§ TASK PROMPT:
Print exactly those lines that run from the beginning of the data to the line bearing "const GLUE_SIDES = 24;", inclusive.

*** MATERIAL PROVIDED ***

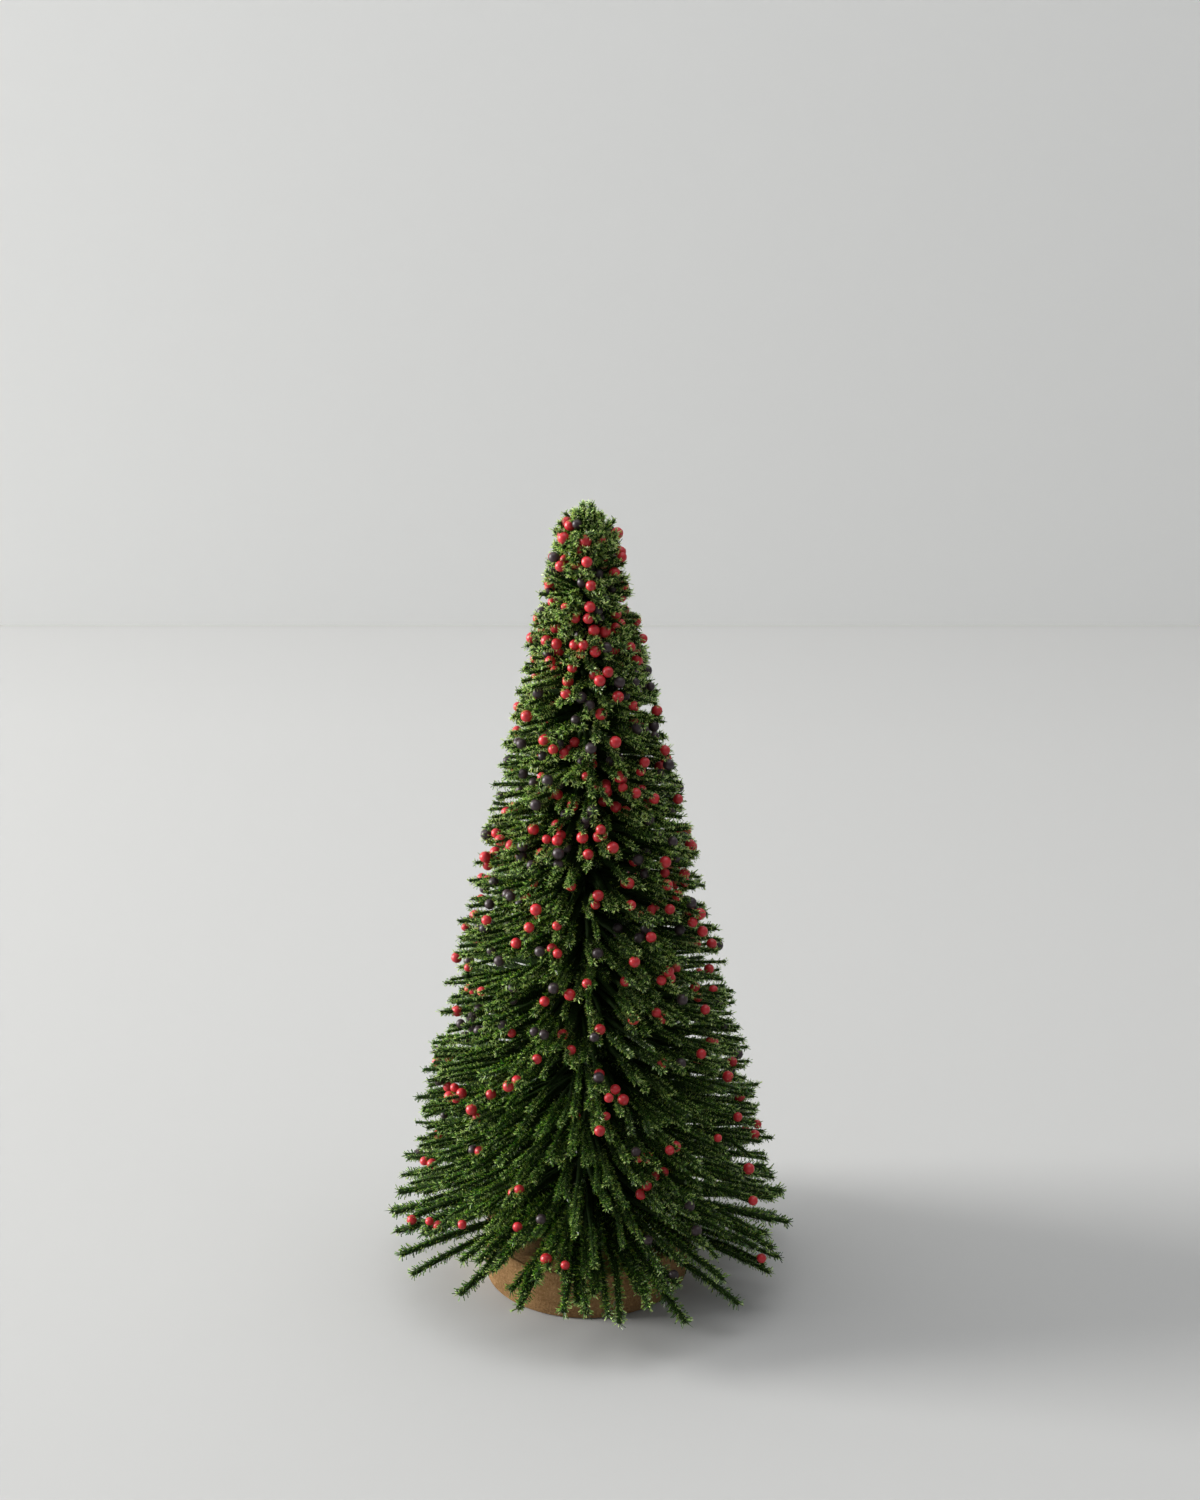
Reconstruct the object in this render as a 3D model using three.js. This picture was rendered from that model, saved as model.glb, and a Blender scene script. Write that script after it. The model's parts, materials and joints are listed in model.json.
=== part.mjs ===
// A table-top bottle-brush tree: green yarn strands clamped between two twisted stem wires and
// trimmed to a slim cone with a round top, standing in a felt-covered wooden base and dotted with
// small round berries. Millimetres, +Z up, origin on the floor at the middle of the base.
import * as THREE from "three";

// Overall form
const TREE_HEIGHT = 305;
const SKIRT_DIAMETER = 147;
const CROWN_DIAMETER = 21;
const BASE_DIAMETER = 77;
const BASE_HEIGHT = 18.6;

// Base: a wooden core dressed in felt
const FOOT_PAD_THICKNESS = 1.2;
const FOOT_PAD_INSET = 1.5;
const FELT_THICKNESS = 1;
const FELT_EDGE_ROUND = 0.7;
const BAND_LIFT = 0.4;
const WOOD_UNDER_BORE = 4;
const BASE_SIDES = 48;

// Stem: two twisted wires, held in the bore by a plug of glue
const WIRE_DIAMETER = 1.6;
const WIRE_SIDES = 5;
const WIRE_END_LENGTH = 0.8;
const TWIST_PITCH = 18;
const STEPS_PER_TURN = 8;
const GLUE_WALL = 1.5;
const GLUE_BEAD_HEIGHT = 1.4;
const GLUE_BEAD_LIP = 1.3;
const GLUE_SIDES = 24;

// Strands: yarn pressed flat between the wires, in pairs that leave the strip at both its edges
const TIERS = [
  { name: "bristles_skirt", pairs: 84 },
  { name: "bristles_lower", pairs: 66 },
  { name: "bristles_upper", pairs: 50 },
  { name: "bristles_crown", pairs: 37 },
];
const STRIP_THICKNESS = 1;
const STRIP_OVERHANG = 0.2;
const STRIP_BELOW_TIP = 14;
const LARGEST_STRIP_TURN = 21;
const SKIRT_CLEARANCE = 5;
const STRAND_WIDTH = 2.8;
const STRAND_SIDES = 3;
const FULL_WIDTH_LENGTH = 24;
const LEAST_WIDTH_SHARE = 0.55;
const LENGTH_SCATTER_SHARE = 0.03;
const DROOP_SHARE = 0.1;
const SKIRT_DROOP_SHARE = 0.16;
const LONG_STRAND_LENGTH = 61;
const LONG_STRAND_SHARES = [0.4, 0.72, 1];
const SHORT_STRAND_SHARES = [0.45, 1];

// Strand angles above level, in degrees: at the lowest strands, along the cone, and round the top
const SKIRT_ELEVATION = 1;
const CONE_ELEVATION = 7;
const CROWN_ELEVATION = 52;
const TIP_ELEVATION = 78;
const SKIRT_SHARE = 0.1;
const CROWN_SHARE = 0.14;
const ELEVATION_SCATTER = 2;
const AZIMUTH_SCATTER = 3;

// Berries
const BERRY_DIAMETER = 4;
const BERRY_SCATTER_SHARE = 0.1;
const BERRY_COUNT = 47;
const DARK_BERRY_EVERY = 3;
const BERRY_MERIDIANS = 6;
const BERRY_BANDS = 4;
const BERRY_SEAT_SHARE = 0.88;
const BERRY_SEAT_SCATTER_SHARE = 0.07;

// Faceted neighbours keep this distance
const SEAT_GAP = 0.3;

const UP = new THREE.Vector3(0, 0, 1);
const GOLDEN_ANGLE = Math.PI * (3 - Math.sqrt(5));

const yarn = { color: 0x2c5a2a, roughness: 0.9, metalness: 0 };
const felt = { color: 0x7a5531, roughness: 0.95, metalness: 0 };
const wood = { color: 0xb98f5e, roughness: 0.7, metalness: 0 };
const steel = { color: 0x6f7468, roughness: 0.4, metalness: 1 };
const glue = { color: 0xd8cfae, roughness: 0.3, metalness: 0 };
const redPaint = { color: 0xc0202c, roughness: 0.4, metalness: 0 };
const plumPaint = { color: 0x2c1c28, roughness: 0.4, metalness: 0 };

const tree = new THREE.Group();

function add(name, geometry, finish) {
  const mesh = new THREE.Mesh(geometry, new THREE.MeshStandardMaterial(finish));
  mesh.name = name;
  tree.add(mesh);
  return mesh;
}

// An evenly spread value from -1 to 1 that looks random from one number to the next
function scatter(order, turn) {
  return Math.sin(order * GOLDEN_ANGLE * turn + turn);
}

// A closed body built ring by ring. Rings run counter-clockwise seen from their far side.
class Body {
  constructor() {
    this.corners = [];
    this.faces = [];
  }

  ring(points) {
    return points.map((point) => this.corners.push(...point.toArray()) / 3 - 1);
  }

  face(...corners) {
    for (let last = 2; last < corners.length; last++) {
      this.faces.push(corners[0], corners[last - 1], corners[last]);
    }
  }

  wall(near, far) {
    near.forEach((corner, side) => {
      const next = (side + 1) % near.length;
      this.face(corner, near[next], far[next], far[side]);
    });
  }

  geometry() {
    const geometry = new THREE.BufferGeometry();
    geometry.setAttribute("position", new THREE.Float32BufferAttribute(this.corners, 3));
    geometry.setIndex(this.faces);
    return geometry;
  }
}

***

§ RESULT:
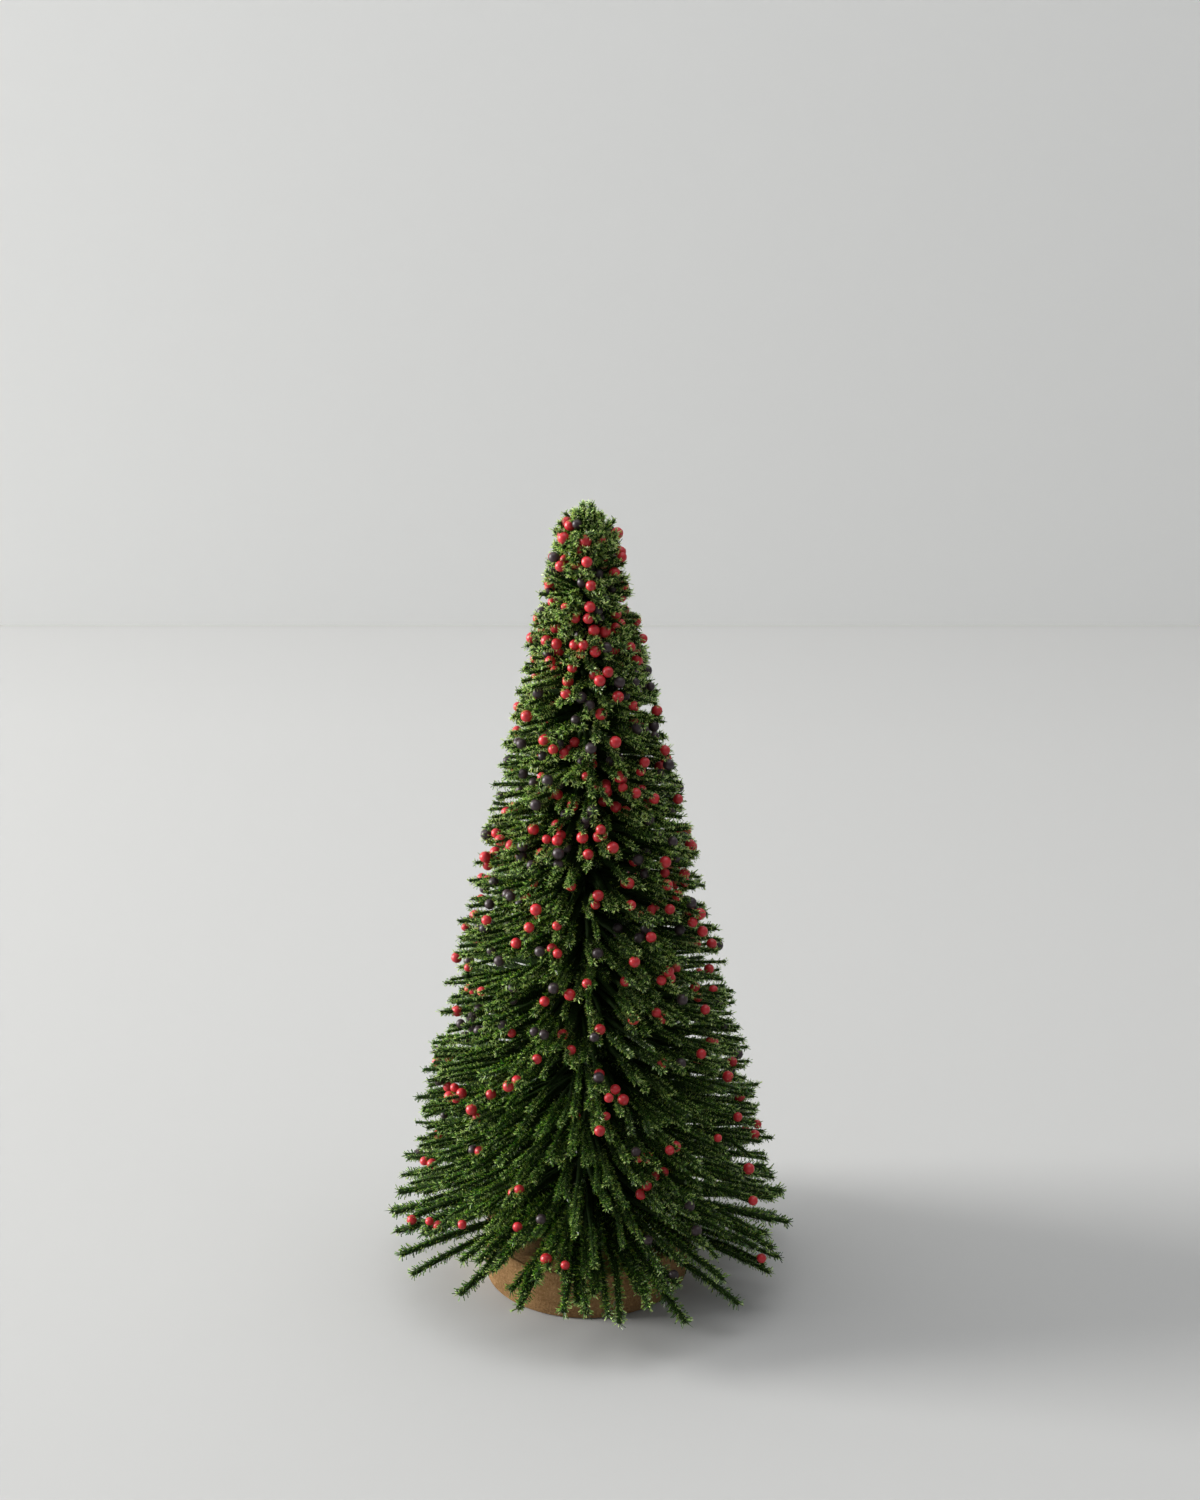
Reconstruct the object in this render as a 3D model using three.js. This picture was rendered from that model, saved as model.glb, and a Blender scene script. Write that script after it. The model's parts, materials and joints are listed in model.json.
=== part.mjs ===
// A table-top bottle-brush tree: green yarn strands clamped between two twisted stem wires and
// trimmed to a slim cone with a round top, standing in a felt-covered wooden base and dotted with
// small round berries. Millimetres, +Z up, origin on the floor at the middle of the base.
import * as THREE from "three";

// Overall form
const TREE_HEIGHT = 305;
const SKIRT_DIAMETER = 147;
const CROWN_DIAMETER = 21;
const BASE_DIAMETER = 77;
const BASE_HEIGHT = 18.6;

// Base: a wooden core dressed in felt
const FOOT_PAD_THICKNESS = 1.2;
const FOOT_PAD_INSET = 1.5;
const FELT_THICKNESS = 1;
const FELT_EDGE_ROUND = 0.7;
const BAND_LIFT = 0.4;
const WOOD_UNDER_BORE = 4;
const BASE_SIDES = 48;

// Stem: two twisted wires, held in the bore by a plug of glue
const WIRE_DIAMETER = 1.6;
const WIRE_SIDES = 5;
const WIRE_END_LENGTH = 0.8;
const TWIST_PITCH = 18;
const STEPS_PER_TURN = 8;
const GLUE_WALL = 1.5;
const GLUE_BEAD_HEIGHT = 1.4;
const GLUE_BEAD_LIP = 1.3;
const GLUE_SIDES = 24;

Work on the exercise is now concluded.